Outre que les données ethnographiques contredisent formellement ces assertions, il est aujourd'hui admis que si toute comparaison n'est pas impossible entre les sociétés humaines et animales, même les sociétés de chasseurs-collecteurs, qui sont les plus différentes de nos propres sociétés modernes, appartiennent à un passé si récent que l'écart existant entre elles et n'importe quel type de société animale est beaucoup plus important que celui qui les sépare de nous (en ce sens, cf. C. Lévi-Strauss, The Concept of Primitiveness, in Man the Hunter, Richard B. Lee and Irven De Vore ed., Chicago, Aldine Pub. Cy., 1975, 349-350). D'autres auteurs, comme G. Burdeau, postulent l'infirmité de l'intellect « primitif », incapable d'abstraire ; « ... ce serait une aberration que de prétendre trouver en lui [l'individu] les éléments, même rudimentaires, d'un acte d'intelligence à propos des destinées collectives... il ne peut être sujet du droit, car l'opinio necessitatis, qui est une des conditions de l'autorité du droit, ne peut exister que chez un homme capable de comprendre qu'il a à obéir à une règle ou à subir une contrainte... » (G. Burdeau, Traité de science politique, I : Le Pouvoir politique, Paris, 1966, 51 et n. 2). Une telle proposition repose sur des conceptions erronées : d'une part, le « primitif » est tout aussi capable de pensée abstraite que nous, mais il ne l'exerce pas forcément dans les mêmes domaines, de même que nos sociétés ont leurs propres zones de « pensée sauvage » ; d'autre part, contrairement à un vieux cliché, l'individu, dans les sociétés traditionnelles, n'est nullement l'esclave obtus de coutumes immuables.

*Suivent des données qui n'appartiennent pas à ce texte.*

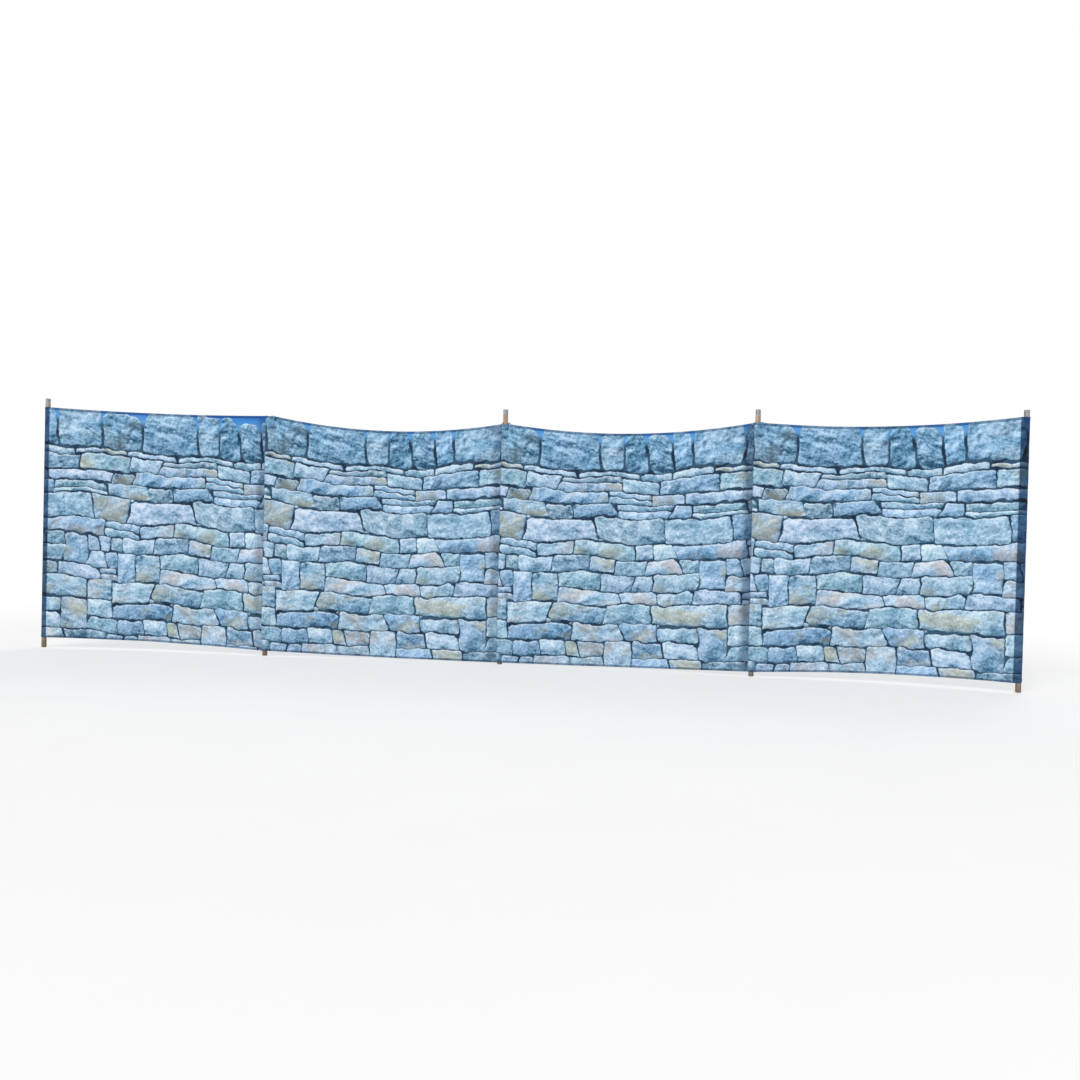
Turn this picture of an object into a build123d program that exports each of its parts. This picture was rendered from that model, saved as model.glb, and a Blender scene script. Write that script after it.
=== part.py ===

13. LA NOTION D’ÉTAT EN ANTHROPOLOGIE. Le débat sur la liaison entre l'État et le droit sera un de nos principaux points de réflexion. L'étudiant devra au préalable clarifier et affiner ses idées sur le concept d'État en lisant quelques ouvrages qui montrent que sa définition est moins simple que ne le laissent supposer les critères classiques énumérés par les manuels de droit : O. Balandier, [p. 22] Anthropologie politique, Paris, PUF, 1978, 240 p. ; du même auteur : Anthropo-logiques, Paris, Librairie générale française, 1985, 320 p. ; Le Détour, Paris, Fayard, 1985, 266 p. ; P. Clastres, dans La Société contre l’État (Paris, Les Éditions de Minuit, 1974, 186 p.), et Recherches d’Anthropologie politique (Paris, Le Seuil, 1980, 248 p.), expose ses thèses bien connues sur le rejet de l'État par les sociétés traditionnelles ; J.-W. Lapierre, dans Vivre sans État ? (Paris, Le Seuil, 1977, 376 p.), affirme contre la tendance dominante actuellement en anthropologie le rôle positif que joue l'État dans les processus adaptatifs au changement, et ses arguments ne sont pas de ceux que l'on peut rejeter facilement. Par ailleurs, il situe (ibid., 75-76) dans la partie terminale d'une échelle de neuf degrés de différenciation du pouvoir politique et de complexification dans l'organisation politique l'apparition de l'État, différente de celle de la distinction entre gouvernants et gouvernés, qui lui est antérieure : une telle échelle montre ce qu'a de rudimentaire la dichotomie brutale séparant sociétés « avec » ou « sans » État. I. de Heusch, « L'Inversion de la dette. Propos sur les royautés sacrées africaines », dans L’Esprit des lois sauvages, dir. : M. Abensour (Paris, Le Seuil, 1987), I, 1-59, insiste sur le fait que l'État naît d'un processus par lequel le pouvoir se sacralise en dehors des structures parentales.
[1] Il y a trente ans, C. Lévi-Strauss, fixait le programme propre à cette deuxième orientation : « Si, comme nous le croyons, l'activité inconsciente de l'esprit consiste à imposer des formes à un contenu, et si ces formes sont fondamentalement les mêmes pour tous les esprits, anciens et modernes, primitifs et civilisés [...] il faut et il suffit d'atteindre la structure inconsciente, sous-jacente à chaque institution ou à chaque coutume, pour obtenir un principe d'interprétation valide pour d'autres institutions et d'autres coutumes, à condition, naturellement, de pousser assez loin l'analyse » (C. Lévi-Strauss, Anthropologie structurale, Paris, Plon, 1974, p. 28 [où est repris un texte publié pour la première fois en 1949]).
[2] Pour les critères de définition de ce terme, cf. infra, 83.
[3] Dans les imaginaires de l'Âge d'Or, souvent le droit n'est pas né, ou a disparu, signe qu'il est qualifié négativement et lié à l'existence du mal et de l'imperfection. Citons, à titre d'exemple, deux auteurs aussi dissemblables qu'Ovide et Lénine ; « L'âge d'or naquit le premier, qui, sans répression, sans lois, pratiquait de lui-même la bonne foi et la vertu. On ignorait les châtiments et la crainte ; des écrits menaçants ne se lisaient point sur le bronze affiché en public ; la foule suppliante ne tremblait pas en présence de son juge ; un redresseur des torts était inutile à sa sécurité [...] La terre aussi, libre de redevances, sans être violée par le hoyau, ni blessée par la charrue, donnait tout d'elle-même... » (Ovide, Métamorphoses, I, 89-93, 101-102). « Les hommes s'habitueront graduellement à respecter les règles élémentaires de la vie en société connues depuis des siècles, répétées depuis des millénaires dans toutes les prescriptions à les respecter sans violence, sans contrainte, sans soumission, sans cet appareil spécial de coercition qui a nom : l'État » (Lénine, L’État et la Révolution). (Sur le mythe romain de l'Âge d'Or, on lira avec un grand intérêt : P. Braun, Les tabous des « Feriae », L'Année sociologique [1959], 49-125.)